ASEAN is taking concrete steps to create meaningful conversations on ASEAN Identity, in both official and public discourse.

The ASEAN Awareness Poll commissioned by the ASEAN Secretariat in 2018 shows that 96% of over 4,400 respondents in the 10 Member States are aware of ASEAN. Two out of three respondents believe that a shared identity is essential in creating a stronger region, and the top factors identified are economy, traditions, and values as well as a common vision. Yet, fewer than one-third claim to have knowledge of the ASEAN Community and its three pillars. Also, it is worthwhile to note that nine out of 10 respondents identified themselves firstly by nationality (98%), then as an Asian (96%) and as an ASEAN Citizen (94%).

When the ASEAN Committee on Culture and Information (ASEAN-COCI) was established in October 1978, people-to-people and cultural exchanges became part of the efforts to promote a regional sense of belonging and awareness of ASEAN. Activities ranged from policy discussions, cultural showcases, museums, libraries to performing and contemporary arts, creative industries, exhibitions, and food festivals.

To foster a greater sense of community, ASEAN has earmarked 2020 as the Year of ASEAN Identity. It was launched on 21 January, along with a logo design competition. The ASEAN Identity Symposium will be convened in August, where policy makers, historians, academics, journalists, artists, and creatives can openly share views on what constitutes an ASEAN Identity.


ASEAN Stories

For ASEAN identity to flourish, citizens must stay invested in appreciating and understanding ASEAN and its developments. To achieve this, ASEAN needs to enhance its storytelling: What is ASEAN Identity? What does ASEAN stand for? What can we celebrate together as one region, one community, one people?

ASEAN Identity is not derived from geographical proximity, of being in Southeast Asia, or sharing historical ties. While these aspects may serve as conditions that could contribute to the development of ASEAN Identity, ASEAN recognises the importance of articulating and developing the narrative of ASEAN Identity. The senior officials of the culture and arts are currently spearheading discussions on the Narrative of ASEAN Identity, with the aim of inculcating ASEAN Identity as an inseparable part of daily lives by empowering communities to contribute to the ASEAN process, enhancing mutual understanding through people-to-people exchanges, and elevating understanding and awareness of ASEAN through greater information sharing. The proposed Narrative of ASEAN Identity will be extensively consulted with other bodies of ASEAN, academics, and civil society organisations. The Narrative of ASEAN outlines two key elements.

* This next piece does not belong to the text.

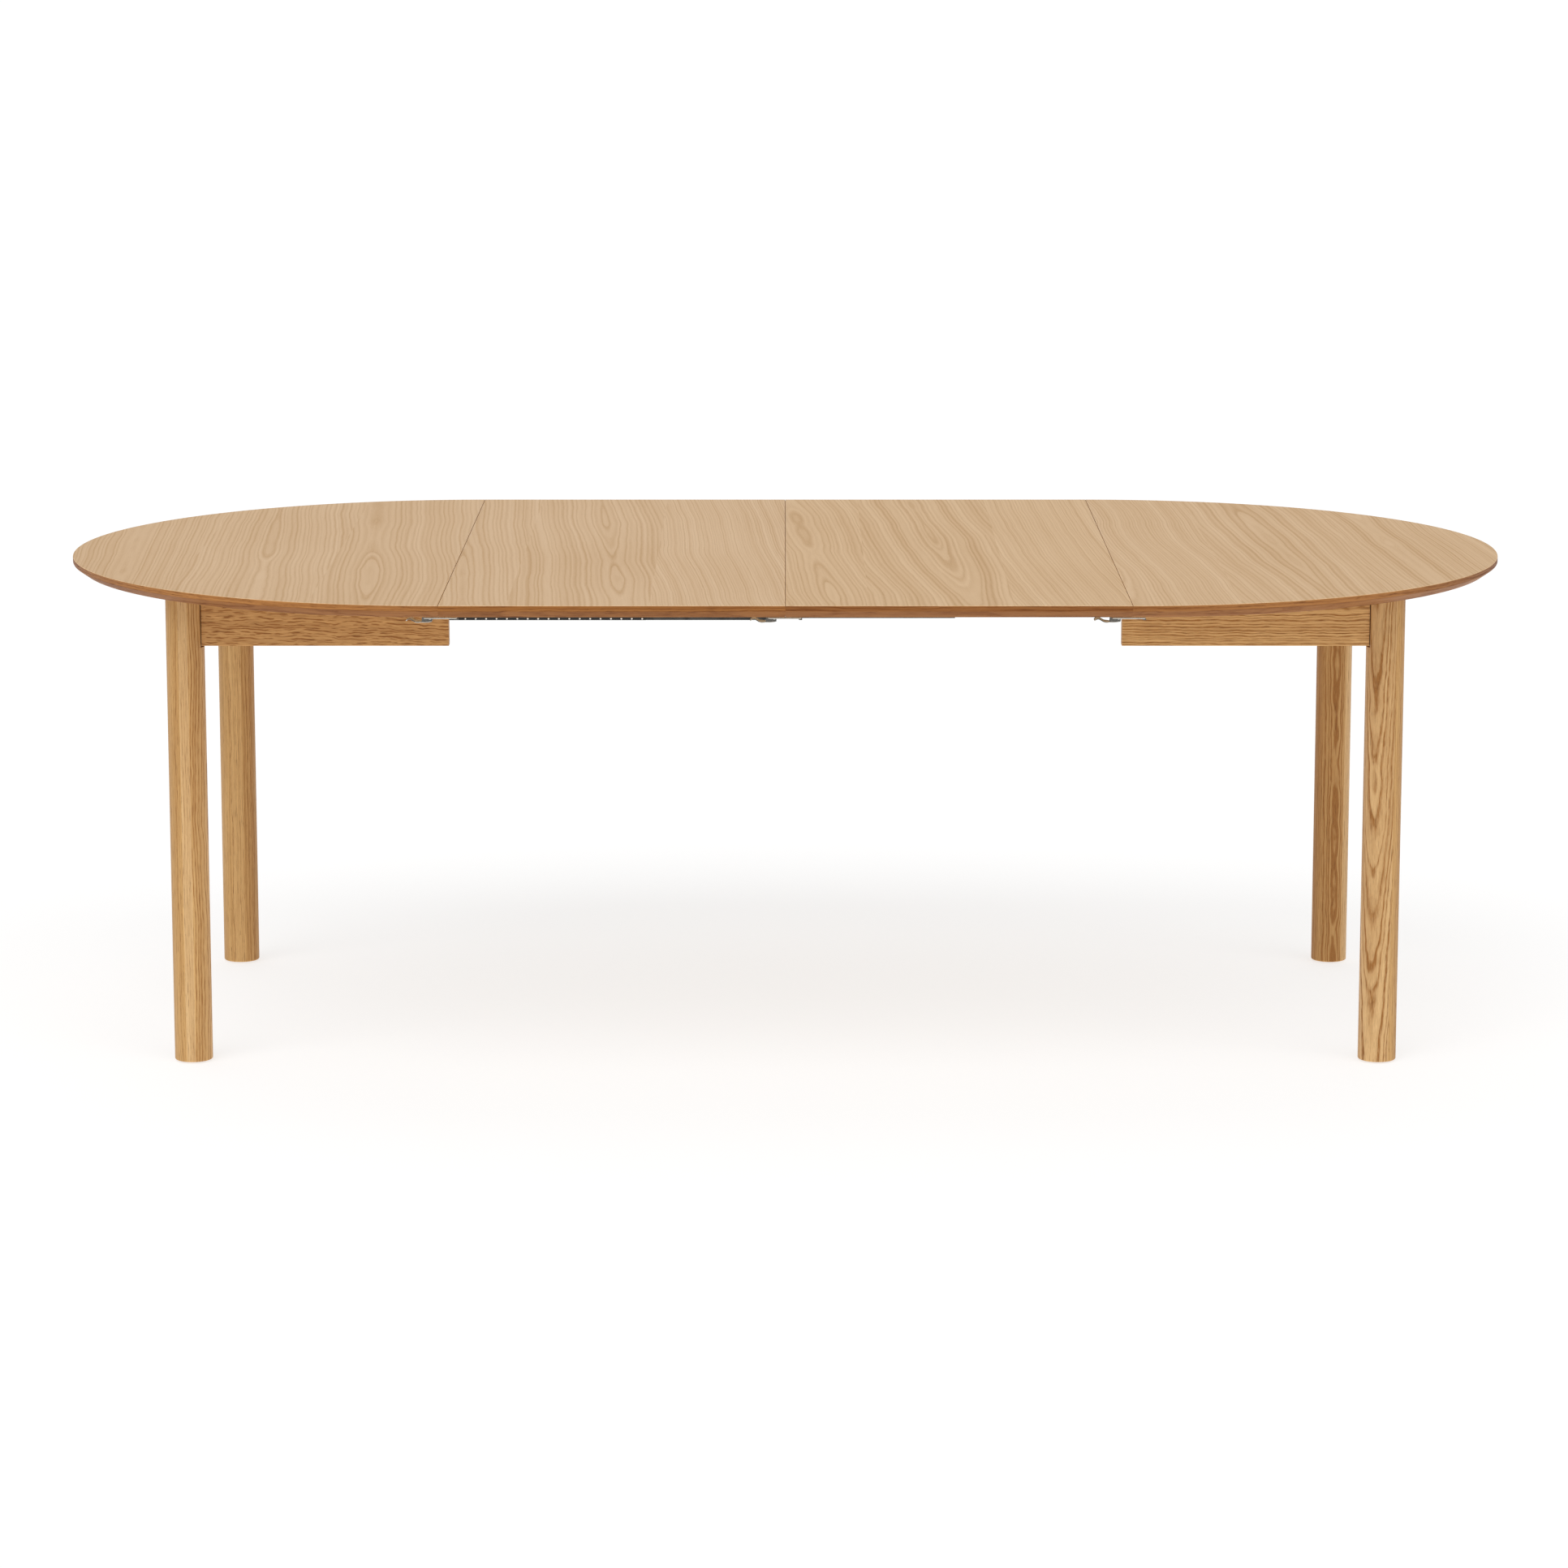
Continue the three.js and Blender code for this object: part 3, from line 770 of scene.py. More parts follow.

Firstly, the development of ASEAN Identity would emanate from shared common values and principles guiding ASEAN, namely, respect, peace and security, prosperity, non-interference, abiding by rules of trade and international laws, consultation/dialogue, unity in diversity, inclusiveness, and ASEAN Centrality in the conduct of external relations—which are invariably known as the ASEAN Way. These key elements lent itself to ASEAN as a uniquely distinct entity, positioning ASEAN as second to none.

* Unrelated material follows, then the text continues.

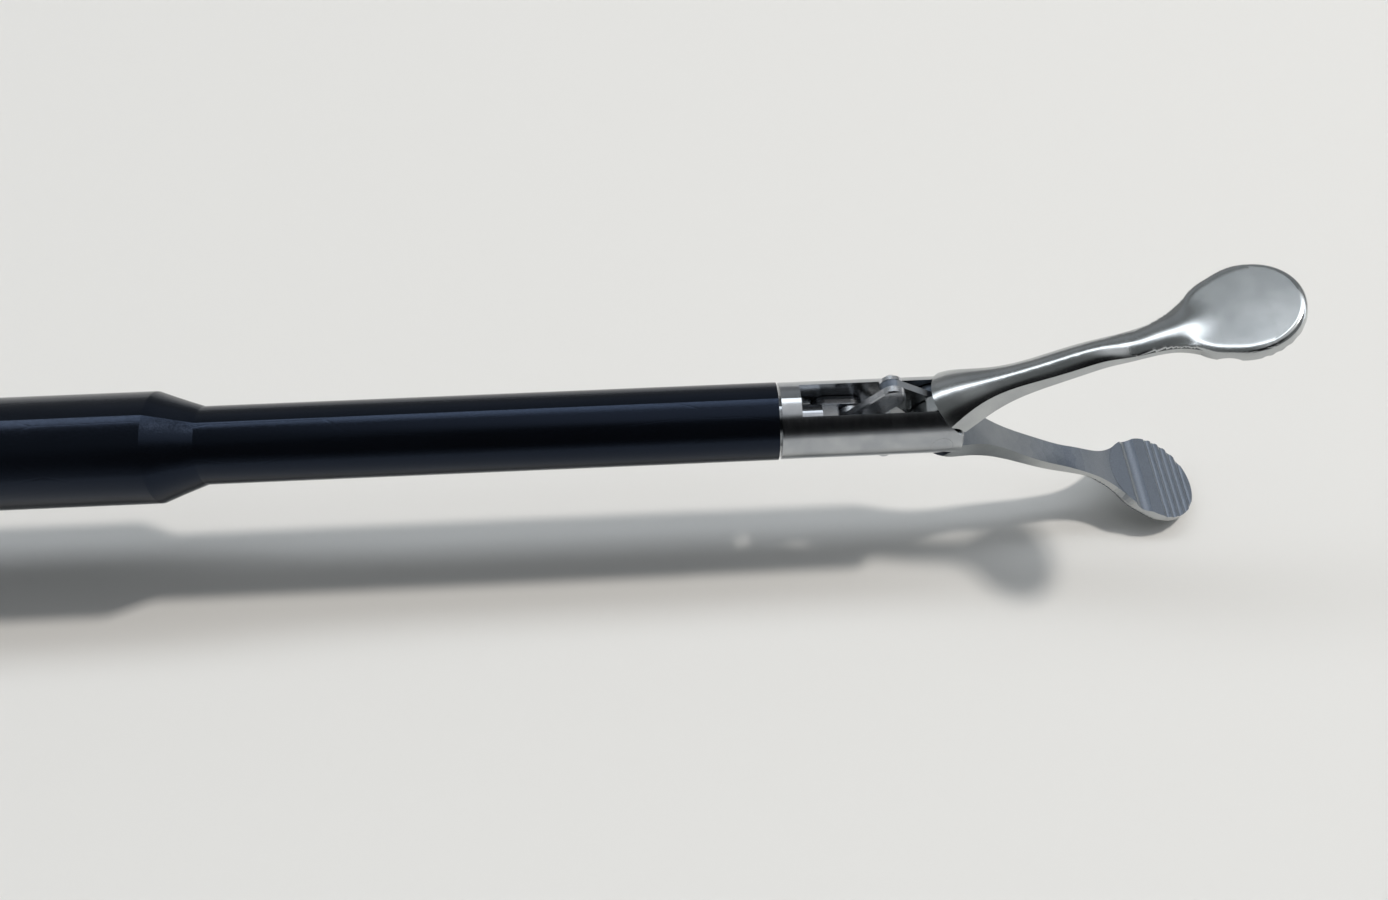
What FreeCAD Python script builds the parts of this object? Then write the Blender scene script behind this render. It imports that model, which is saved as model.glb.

Secondly, ASEAN Identity is brewed by its rich f lavours of diverse but shared historical, heritage and cultural characteristics, many of which existed long before the establishment of ASEAN. What would be these cultural characteristics and values that bring out ASEAN Identity to fore? Also, where history matters, we could more proactively promote and celebrate our shared narrative of the extensive and interconnected histories of the region, as opposed to the experiences of decolonisation, which had been the mainstay of the national narratives of many countries in the region.

With the prevalence of popular digital culture, work is also underway to produce human interest stories that cast a spotlight on the benefits of ASEAN Community for individuals and communities through podcasts, webtoons, vlogs, e-booklet that inform netizens on ASEAN developments. We have also put in place a cultural and heritage digital archive to ignite our people’s interest in and appreciation for the rich cultural vibrancy and dynamism in the region. These efforts are incremental but important steps to capture the hearts and excite the minds especially the youth who are the next generation to take forward what the forefathers had built more than 50 years ago. 

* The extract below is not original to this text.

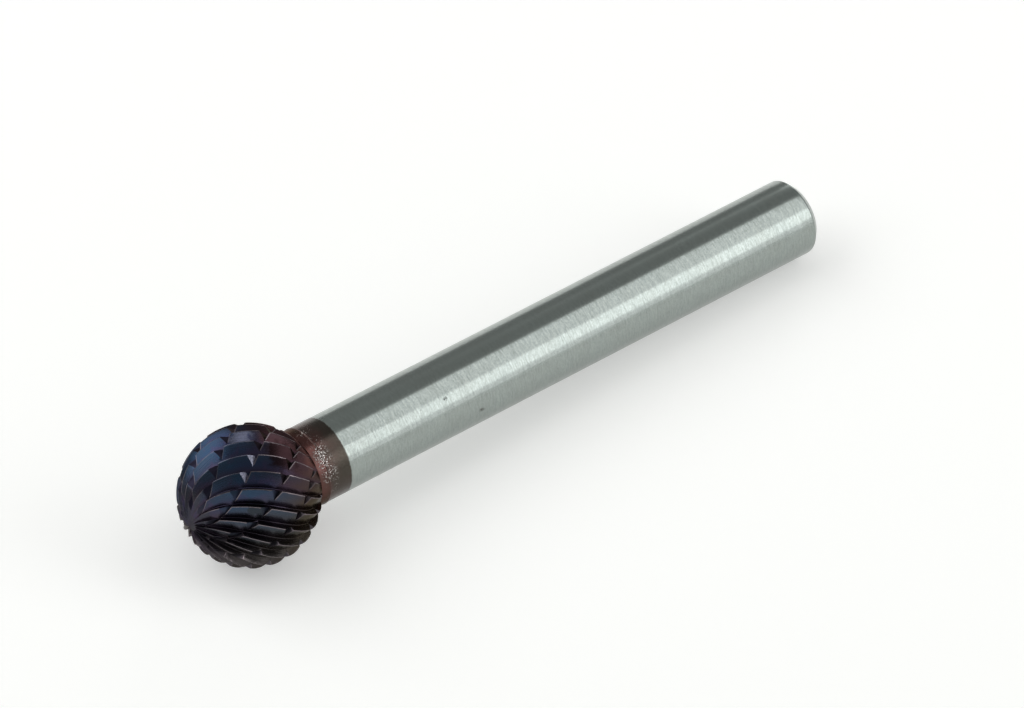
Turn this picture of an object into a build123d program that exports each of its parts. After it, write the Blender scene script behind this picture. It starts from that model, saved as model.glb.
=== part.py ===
"""Ball-nose carbide burr with a fluted head brazed to a plain ground shank.

The burr lies on a flat surface, as it comes to rest when it is put down: the ball and the far
end of the shank both touch the surface, so the axis slopes down a little towards the shank end.

Burr frame, used while the pieces are made: the origin is the centre of the ball, and +X runs
along the axis from the ball to the end of the shank.  A point of the ball has a latitude, which
is its angle from the front pole on -X, and an azimuth, which is its angle about +X from +Y
towards +Z.  Lengths are in millimetres, and angles named *_deg are in degrees.
"""

import os
from math import asin, atan, ceil, cos, degrees, hypot, pi, radians, sin, sqrt, tan

from build123d import *

# ---- Driving dimensions -------------------------------------------------------------------

ball_diameter = 11.11
shank_diameter = 6.35
overall_length = 60.3
shank_end_chamfer = 0.58

collar_length = 0.78
braze_thickness = 0.12
braze_bead_height = 0.03

# Main teeth: right-hand helix, cutting clockwise seen from the shank end.
tooth_count = 21
tooth_phase_deg = 105.6
tooth_twist = 0.64
tooth_twist_growth = 0.083
flute_depth = 0.60
land_width_share = 0.05
gullet_start_share = 0.80
gullet_end_share = 0.88
land_relief = 0.02

# Chip-breaking cross cuts: left-hand notches across the backs of the teeth.  The front wall of a
# notch slopes gently and its rear wall is steep; both angles are from the ball's radius.
cross_cut_count = 10
cross_cut_phase_deg = 137.2
cross_cut_twist = 0.69
cross_cut_depth = 0.41
cross_cut_front_wall_deg = 59.0
cross_cut_rear_wall_deg = 10.0

# Where the flutes and cross cuts start at the front pole and run out at the collar.
front_flat_deg = 6.0
front_fade = 0.90
cross_cut_fade_start_deg = 30.0
runout_deg = 22.0
smallest_step_deg = 1.2

# ---- Sizes that follow --------------------------------------------------------------------

ball_radius = ball_diameter / 2
shank_radius = shank_diameter / 2
shank_end_x = overall_length - ball_radius
first_latitude = radians(front_flat_deg)
last_latitude = pi - asin(shank_radius / ball_radius)
collar_start_x = -ball_radius * cos(last_latitude)
braze_start_x = collar_start_x + collar_length
shank_start_x = braze_start_x + braze_thickness
tooth_pitch = 2 * pi / tooth_count
cross_cut_pitch = 2 * pi / cross_cut_count

# One tooth from its cutting edge back over land and relief to the gullet: each line is a share
# of the tooth pitch and the share of the flute's depth that the surface has dropped there.
tooth_section = [
    (0.0, 0.0),
    (land_width_share, land_relief),
    (0.42, 0.50),
    (0.68, 0.84),
    (gullet_start_share, 0.98),
    (gullet_end_share, 1.0),
]

# Shares of the way from one cross cut to the next at which every tooth line gets a point.
lattice_shares = [0.34, 0.5, 0.66]
widest_wall_share = 0.28


# ---- The fluted ball ----------------------------------------------------------------------

def twist_between(latitude):
    """Azimuth that a tooth line has gained over a cross cut since the equator."""
    past_equator = latitude - pi / 2
    return (tooth_twist + cross_cut_twist) * past_equator + tooth_twist_growth * past_equator**2


def latitude_of_twist(twist):
    """Latitude at which twist_between has a given value."""
    slope = tooth_twist + cross_cut_twist
    if tooth_twist_growth == 0:
        return pi / 2 + twist / slope
    under_root = slope**2 + 4 * tooth_twist_growth * twist
    return pi / 2 + (sqrt(max(under_root, 0.0)) - slope) / (2 * tooth_twist_growth)


def tooth_azimuth(latitude, start):
    """Azimuth of a tooth line that crosses the equator at start."""
    past_equator = latitude - pi / 2
    return start + tooth_twist * past_equator + tooth_twist_growth * past_equator**2


def rear_fade(latitude):
    """Share of full depth that is left where flutes and cross cuts run out at the collar."""
    left = min((last_latitude - latitude) / radians(runout_deg), 1.0)
    return left * (2 - left)


def fade(latitude):
    """Share of full depth of the flutes, which also get shallower towards the front pole."""
    return sin(min(latitude, pi / 2)) ** front_fade * rear_fade(latitude)


def cut_fade(latitude):
    """Share of full depth of the cross cuts, which fade only close to the front pole."""
    return min(sin(latitude) / sin(radians(cross_cut_fade_start_deg)), 1.0) * rear_fade(latitude)


def ball_point(latitude, azimuth, depth):
    """Point at a depth under the ball's surface."""
    radius = ball_radius - depth
    from_axis = radius * sin(latitude)
    return Vector(-radius * cos(latitude), from_axis * cos(azimuth), from_axis * sin(azimuth))


def wall_share(latitude, depth, wall_deg):
    """Width of a cross cut's wall of a given depth, as a share of the way to the next cut."""
    width = depth * tan(radians(wall_deg))
    cut_slope = atan(cross_cut_twist * sin(latitude))
    spacing = ball_radius * sin(latitude) * cross_cut_pitch * cos(cut_slope)
    return min(width / spacing, widest_wall_share)


def tooth_line(start, drop_share):
    """Points along one line of a tooth, from the front pole to the collar.

    Each point is (level, point, is_cut).  The level counts cross cuts: whole numbers lie on the
    bottom of a cross cut, and the same level on two tooth lines is the same place between cuts.
    """
    ahead = start - radians(cross_cut_phase_deg)

    def level_at(latitude):
        return (twist_between(latitude) + ahead) / cross_cut_pitch

    def latitude_at(level):
        return latitude_of_twist(level * cross_cut_pitch - ahead)

    def surface_point(latitude):
        depth = drop_share * flute_depth * fade(latitude)
        return ball_point(latitude, tooth_azimuth(latitude, start), depth)

    def is_clear(latitude):
        margin = radians(smallest_step_deg)
        return first_latitude + margin < latitude < last_latitude - margin

    first_level = level_at(first_latitude)
    last_level = level_at(last_latitude)
    line = [(first_level, surface_point(first_latitude), False)]
    for cut in range(ceil(first_level) - 1, ceil(last_level) + 1):
        bottom = latitude_at(cut)
        if is_clear(bottom):
            bottom_depth = cross_cut_depth * cut_fade(bottom)
            extra_depth = max(bottom_depth - drop_share * flute_depth * fade(bottom), 0)
            front_share = wall_share(bottom, extra_depth, cross_cut_front_wall_deg)
            rear_share = wall_share(bottom, extra_depth, cross_cut_rear_wall_deg)
            front = latitude_at(cut - front_share)
            rear = latitude_at(cut + rear_share)
            if extra_depth > 0 and is_clear(front) and is_clear(rear):
                azimuth = tooth_azimuth(bottom, start)
                line.append((cut - front_share, surface_point(front), False))
                line.append((cut, ball_point(bottom, azimuth, bottom_depth), True))
                line.append((cut + rear_share, surface_point(rear), False))
            else:
                line.append((cut, surface_point(bottom), False))
        for share in lattice_shares:
            between = latitude_at(cut + share)
            if is_clear(between):
                line.append((cut + share, surface_point(between), False))
    line.append((last_level, surface_point(last_latitude), False))
    return line


def strip_between(line, next_line, level_shift):
    """Triangles between two neighbouring tooth lines, joined level by level."""
    triangles = []
    a = 0
    b = 0
    while a < len(line) - 1 or b < len(next_line) - 1:
        if a == len(line) - 1:
            step_a = False
        elif b == len(next_line) - 1:
            step_a = True
        else:
            gap = next_line[b + 1][0] + level_shift - line[a + 1][0]
            same_level = abs(gap) < 1e-9
            step_a = not line[a + 1][2] if same_level else gap > 0
        if step_a:
            triangles.append((line[a][1], next_line[b][1], line[a + 1][1]))
            a += 1
        else:
            triangles.append((line[a][1], next_line[b][1], next_line[b + 1][1]))
            b += 1
    return triangles


def carbide_head():
    """Fluted ball with its short collar, as one closed solid of flat facets."""
    lines = []
    for tooth in range(tooth_count):
        for pitch_share, drop_share in tooth_section:
            start = radians(tooth_phase_deg) + (tooth + pitch_share) * tooth_pitch
            lines.append(tooth_line(start, drop_share))
    front = Vector(-ball_radius + flute_depth * fade(first_latitude) / 2, 0, 0)
    rear_rim = []
    faces = []
    for index, line in enumerate(lines):
        is_last = index == len(lines) - 1
        next_line = lines[0] if is_last else lines[index + 1]
        level_shift = cross_cut_count if is_last else 0
        facets = strip_between(line, next_line, level_shift)
        facets.append((front, next_line[0][1], line[0][1]))
        faces += [Face(Wire.make_polygon(corners)) for corners in facets]
        rim = line[-1][1]
        next_rim = next_line[-1][1]
        back = Vector(braze_start_x, rim.Y, rim.Z)
        next_back = Vector(braze_start_x, next_rim.Y, next_rim.Z)
        faces.append(Face(Wire.make_polygon([rim, next_rim, next_back, back])))
        rear_rim.append(back)
    faces.append(Face(Wire.make_polygon(rear_rim)))
    return Solid(Shell(faces))


# ---- Braze joint and shank ----------------------------------------------------------------

def turned(outline):
    """Solid turned about the axis from (x, radius) points that start and end on it."""
    profile = Face(Wire.make_polygon([Vector(x, 0, radius) for x, radius in outline]))
    return Solid.revolve(profile, 360, Axis.X)


def braze_joint():
    """Thin layer of silver solder between head and shank, with a bead that stands proud."""
    bead_radius = shank_radius + braze_bead_height
    bead_step = braze_thickness / 4
    outline = [
        (braze_start_x, 0),
        (braze_start_x, shank_radius),
        (braze_start_x + bead_step, bead_radius),
        (shank_start_x - bead_step, bead_radius),
        (shank_start_x, shank_radius),
        (shank_start_x, 0),
    ]
    return turned(outline)


def steel_shank():
    """Ground steel shank, chamfered at its free end."""
    outline = [
        (shank_start_x, 0),
        (shank_start_x, shank_radius),
        (shank_end_x - shank_end_chamfer, shank_radius),
        (shank_end_x, shank_radius - shank_end_chamfer),
        (shank_end_x, 0),
    ]
    return turned(outline)


# ---- Lying at rest ------------------------------------------------------------------------

def rest_tilt():
    """Angle by which the axis slopes down when ball and shank end touch the same surface.

    The ball rests on two neighbouring cutting edges, so it reaches a little less far than its
    radius: half the square distance between two edges on either side of the touching point.
    """
    half_spacing = tooth_pitch / 2 * cos(atan(tooth_twist))
    ball_reach = ball_radius * cos(half_spacing)
    touch_x = shank_end_x - shank_end_chamfer
    return asin(ball_reach / hypot(touch_x, shank_radius)) - atan(shank_radius / touch_x)


pieces = {
    "carbide_head": carbide_head(),
    "braze_joint": braze_joint(),
    "steel_shank": steel_shank(),
}
tilt = Rotation(0, degrees(rest_tilt()), 0)
tilted = {name: tilt * piece for name, piece in pieces.items()}
box = Compound(list(tilted.values())).bounding_box()
to_origin = Location((-box.center().X, -box.center().Y, -box.min.Z))

os.makedirs("parts", exist_ok=True)
for name, piece in tilted.items():
    placed = to_origin * piece
    export_step(placed, f"parts/{name}.step")
    print(f"{name}: volume {placed.volume:.2f} mm3, {len(placed.faces())} faces, valid {placed.is_valid}")

print(f"axis slopes down by {degrees(rest_tilt()):.2f} degrees")
print(f"ball centre at {to_origin.position}")
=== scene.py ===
"""Looks of the carbide burr: coated fluted ball, brazed neck and ground steel shank.

Pieces are made in the burr frame, in millimetres: the origin is the centre of the ball and +X runs
along the axis to the end of the shank.  A point of the ball has a latitude, its angle from the
front pole on -X, and an azimuth, its angle about +X from +Y towards +Z.  to_row turns such a point
into the row frame, in metres.
"""

from math import asin, atan, ceil, cos, pi, radians, sin, sqrt, tan

import bpy
from mathutils import Matrix, Vector


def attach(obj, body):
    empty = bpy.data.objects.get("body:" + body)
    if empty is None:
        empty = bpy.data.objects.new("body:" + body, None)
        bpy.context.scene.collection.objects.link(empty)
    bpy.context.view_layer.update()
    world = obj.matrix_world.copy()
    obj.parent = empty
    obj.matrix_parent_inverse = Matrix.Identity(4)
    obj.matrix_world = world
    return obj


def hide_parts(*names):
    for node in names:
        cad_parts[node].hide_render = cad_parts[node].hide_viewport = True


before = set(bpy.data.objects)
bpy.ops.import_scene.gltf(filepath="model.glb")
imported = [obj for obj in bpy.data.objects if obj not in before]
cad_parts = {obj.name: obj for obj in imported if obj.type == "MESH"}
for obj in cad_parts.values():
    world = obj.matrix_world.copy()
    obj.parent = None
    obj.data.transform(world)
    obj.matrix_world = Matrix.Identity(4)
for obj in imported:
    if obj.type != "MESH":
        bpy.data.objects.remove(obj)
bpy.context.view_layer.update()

# ---- Sizes, in millimetres, as the CAD part has them --------------------------------------

BALL_RADIUS = 5.555
SHANK_RADIUS = 3.175
SHANK_END_X = 54.745
END_CHAMFER = 0.58
COLLAR_LENGTH = 0.78
BRAZE_THICKNESS = 0.12
BRAZE_BEAD_HEIGHT = 0.03

TOOTH_COUNT = 21
TOOTH_PHASE = radians(105.6)
TOOTH_TWIST = 0.64
TOOTH_TWIST_GROWTH = 0.083
FLUTE_DEPTH = 0.60
CUT_COUNT = 10
CUT_PHASE = radians(137.2)
CUT_TWIST = 0.69
CUT_DEPTH = 0.41
CUT_FRONT_WALL = radians(59.0)
CUT_REAR_WALL = radians(10.0)
WIDEST_WALL_SHARE = 0.28
FRONT_FLAT = radians(6.0)
FRONT_FADE = 0.90
CUT_FADE_START = radians(30.0)
RUNOUT = radians(22.0)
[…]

Coordinated efforts will be ramped up to use the social media to tell ASEAN stories that matter to our people so as to create the emotional connections, and to lend voices to the youth and ordinary people to share their views and concerns. While people in the region may generally feel a common bond, more could be done to foster a stronger regional sense of belonging and ownership to the Community that ASEAN is developing. ASEAN is also exploring various platforms including digital apps, social media forums, among others, to create a more enabling and participatory environment for ASEAN citizens to share their views, and to proactively support ASEAN initiatives.

ASEAN is looking into the past as much as it does into the future to develop the narrative of ASEAN Identity. The pursuit of identity-building is a multi-stakeholder initiative that requires the efforts of people and communities at all levels to contribute to the process. While an erstwhile socially and politically constructed identity is important in and of itself, ASEAN is aware of the need to broaden the conversation by taking into consideration of the fast changing landscape, especially the aspirations of our youth who make up more than a third of the 642 million people in the region.

Moving forward, officials working in ASEAN, including staff of the ASEAN Secretariat, are cognisant of our need to foster ASEAN Identity as much in name, as in actions. The key is to make the ASEAN’s presence felt on the everyday lives of the people in the region, and a shared identity that can resonate with all. Only by doing so can our people see the value of ASEAN in their lives, and for ASEAN to build and foster a shared Identity that could f lourish and prevail over time.